Che poi ci sia tutto un filone di fighetti della nuova sinistra al caviale che ci parlano delle nostre società interconnesse, del mondialismo, della proletarizzazione a macchia di leopardo delle vecchie società occidentali, dei nuovi ricchi e nuovi poveri che avanzano e retrocedono, della caotica e contraddittoria forma delle dinamiche sociali e produttive, si tratta solo di fumo negli occhi, di confusione del moto del mare con i moti dell’aria, e insomma di un gioco di posizionamento in cui i furbetti e scaltretti della nuova gauche caviar, veicolati da certi personaggi di culto (sic!) e host televisivi (vedi lo scaltrissimo e furbetto F.Fazio, basta vedere i suoi occhietti ben desti, o la signora Gabanelli, vero cult al femminile, sorta di eroina post rinascimentale), cercano di assicurarsi le poltrone di prima fila che conducono alla pappatoia (si perché poi tutti mangiamo, chi più e chi meno).
Per capire chi era Eco, occorre tenere a mente questa sua frase estratta da
Sette anni di desiderio: (tra parentesi note mie..
-si parla (si dice, dicono, alcuni dicono…) di crisi delle ideologie. Errore. Caso mai bisognerebbe parlare di modificazione delle ideologie.
E’ caratteristico delle nuove ideologie, non essere riconoscibili come tali, così che possano essere vissute (riconosciute) come verità.-
Ecco, noi, noi altri, si noi, non aggiungiamo altro: ci beiamo di questa perla di Eco per capire come gira il mondo e la testa della sinistra al caviale o meno.
Certamente non attendiamo che a rivelarci quali sono le nuove ideologie siano proprio costoro: non ne abbiamo bisogno, anche se non ne hanno avute abbastanza di sconfitte clamorose durante tutti i decennni passati, forse continuano a ritenere di poter vincere la guerra in una mitica battaglia finale. Se si vuole poi sostenere che si prendono posizioni antagoniste per spirito dialettico e anche pratico, su questo siamo noi d’accordo: del resto, destra e sinistra sono termini creati in occasione deì posti occupati all’Assemblea nella Parigi della pallacorda.

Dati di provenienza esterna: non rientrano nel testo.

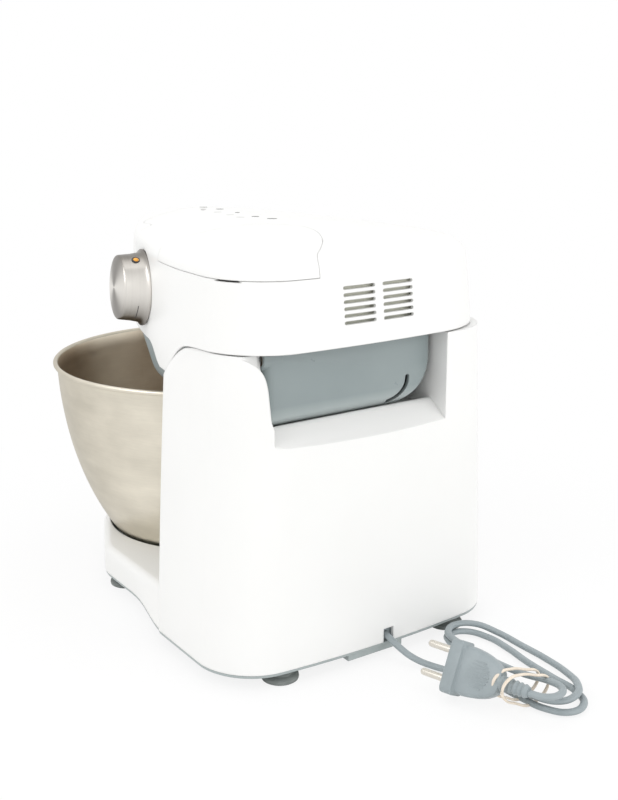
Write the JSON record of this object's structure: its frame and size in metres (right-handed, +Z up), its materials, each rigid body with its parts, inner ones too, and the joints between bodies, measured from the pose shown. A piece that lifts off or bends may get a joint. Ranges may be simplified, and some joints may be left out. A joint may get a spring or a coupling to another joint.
{
  "type": "stand mixer",
  "caption": "Tilt-head stand mixer with vented rear, side speed knob, belly between two shoulders, steel bowl, planetary drive and bundled mains cord.",
  "frame": {"origin": "middle of the machine's outline on the table, the free cord left out", "axes": "+X from the bowl to the vented rear, -Y to the speed knob's side, +Z up"},
  "size_m": [0.494, 0.242, 0.2895],
  "materials": {
    "white_plastic": "satin moulded",
    "grey_plastic": "fine grained",
    "dark_plastic": "moulded",
    "foot_rubber": "matt",
    "plated_steel": "zinc plated",
    "bowl_steel": "brushed",
    "bearing_bronze": "sintered",
    "knob_metal": "turned",
    "amber_lens": "clear gloss",
    "board_laminate": "lacquered",
    "motor_iron": "stacked sheet",
    "copper": "varnished wire",
    "cast_alloy": "as cast",
    "gear_plastic": "moulded",
    "belt_rubber": "matt",
    "cord_plastic": "smooth",
    "band_plastic": "smooth",
    "pin_nickel": "nickel plated"
  },
  "bodies": {
    "body": {"body_housing": "white_plastic", "base_plate": "grey_plastic", "rubber_feet": "foot_rubber", "base_screws": "plated_steel", "bowl_seat": "dark_plastic", "hinge_pins": "plated_steel", "cord_gland": "cord_plastic", "mains_cord": "cord_plastic", "cord_hank": "cord_plastic", "cord_bands": "band_plastic", "plug_body": "cord_plastic", "plug_pins": "pin_nickel"},
    "bowl": {"bowl": "bowl_steel", "bowl_collar": "bowl_steel"},
    "head": {"head_upper_housing": "white_plastic", "head_lower_housing": "grey_plastic", "hinge_bushes": "bearing_bronze", "catch_bar": "plated_steel", "speed_switch": "dark_plastic", "control_board": "board_laminate", "motor_stator": "motor_iron", "motor_windings": "copper", "motor_bracket": "cast_alloy", "motor_bearings": "plated_steel", "drive_belt": "belt_rubber", "gearbox_frame": "cast_alloy", "counter_bearings": "plated_steel", "hub_bearings": "plated_steel", "ring_gear": "gear_plastic", "head_screws": "plated_steel"},
    "corner_cover": {"high_speed_cover": "white_plastic"},
    "nose_cap": {"slow_speed_cover": "white_plastic"},
    "lever": {"release_lever": "grey_plastic", "latch_hook": "plated_steel", "latch_spring": "plated_steel"},
    "knob": {"speed_knob": "knob_metal", "knob_lens": "amber_lens", "knob_spindle": "plated_steel"},
    "motor_rotor": {"motor_shaft": "plated_steel", "motor_armature": "motor_iron", "cooling_fan": "dark_plastic", "drive_pulley": "cast_alloy", "high_speed_coupling": "dark_plastic"},
    "counter": {"driven_pulley": "cast_alloy", "counter_pinion": "plated_steel"},
    "carrier": {"planet_carrier": "cast_alloy", "hub_shaft": "plated_steel", "main_gear": "gear_plastic", "spindle_bush": "bearing_bronze"},
    "planet": {"planet_pinion": "gear_plastic", "tool_spindle": "plated_steel"}
  },
  "joints": [
    {"name": "head_tilt", "type": "hinge", "parent": "body", "child": "head", "pos_m": [0.153, 0, 0.219], "axis": [0, 1, 0], "range_deg": [0, 42]},
    {"name": "bowl_twist", "type": "hinge", "parent": "body", "child": "bowl", "pos_m": [-0.058, 0, 0.033], "axis": [0, 0, 1], "range_deg": [-28, 0]},
    {"name": "speed_knob", "type": "hinge", "parent": "head", "child": "knob", "pos_m": [0.016, -0.0897, 0.2445], "axis": [-0.2074, -0.9758, 0.0698], "range_deg": [-35, 230]},
    {"name": "release_lever", "type": "hinge", "parent": "body", "child": "lever", "pos_m": [0.132, 0, 0.185], "axis": [0, 1, 0], "range_deg": [0, 20], "stiffness_Nm_per_rad": 0.3, "springref_deg": -8.59},
    {"name": "corner_cover_lift", "type": "slide", "parent": "head", "child": "corner_cover", "axis": [0, 0, 1], "range_m": [0, 0.012]},
    {"name": "nose_cap_pull", "type": "slide", "parent": "head", "child": "nose_cap", "axis": [-1, 0, 0], "range_m": [0, 0.012]},
    {"name": "hub_spin", "type": "hinge", "parent": "head", "child": "carrier", "pos_m": [-0.058, 0, 0.215], "axis": [0, 0, 1], "continuous": true},
    {"name": "counter_spin", "type": "hinge", "parent": "head", "child": "counter", "pos_m": [-0.01425, 0, 0.24], "axis": [0, 0, 1], "continuous": true},
    {"name": "motor_spin", "type": "hinge", "parent": "head", "child": "motor_rotor", "pos_m": [0.101, -0.036, 0.21], "axis": [0, 0, 1], "continuous": true},
    {"name": "planet_spin", "type": "hinge", "parent": "carrier", "child": "planet", "pos_m": [-0.0805, 0, 0.2], "axis": [0, 0, 1], "continuous": true}
  ],
  "couplings": [
    {"joint": "hub_spin", "follows": "motor_spin", "ratio": -0.071429},
    {"joint": "counter_spin", "follows": "motor_spin", "ratio": 0.28571},
    {"joint": "planet_spin", "follows": "motor_spin", "ratio": 0.21429}
  ]
}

Lo vediamo tutti i giorni: grandi idee,grandi progetti sociali, politici, filosofici, per poi finire all’atto pratico per passare nell’imbuto e poi nel tritacarne del casereccio, del questo lo fo io, noni semo stati li primi, eccetera. Insomma, stesse soluzioni a stessi problemi, ma con qualche pagliuzza negli occhi differente.
Ecco spiegato ai miei allievi, cosa significa nuveau realisme, ritorno al reale. Del resto, basterebbe rileggersi un piccolo saggio di Stuart Mills di inizio anni sessanta, che poi ha ispirato tutta la campagna dei Caennedii (questa è l’origine del loro nome, mi dicono). Ogni tanto lo rileggo perché sembra scritto due giorni fa. Per dire ai miei allievi che non c’è niente di nuovo sotto le coperte, sempre la solita carne macera, e a volte sepolcrale, e classicamenter imbiancata.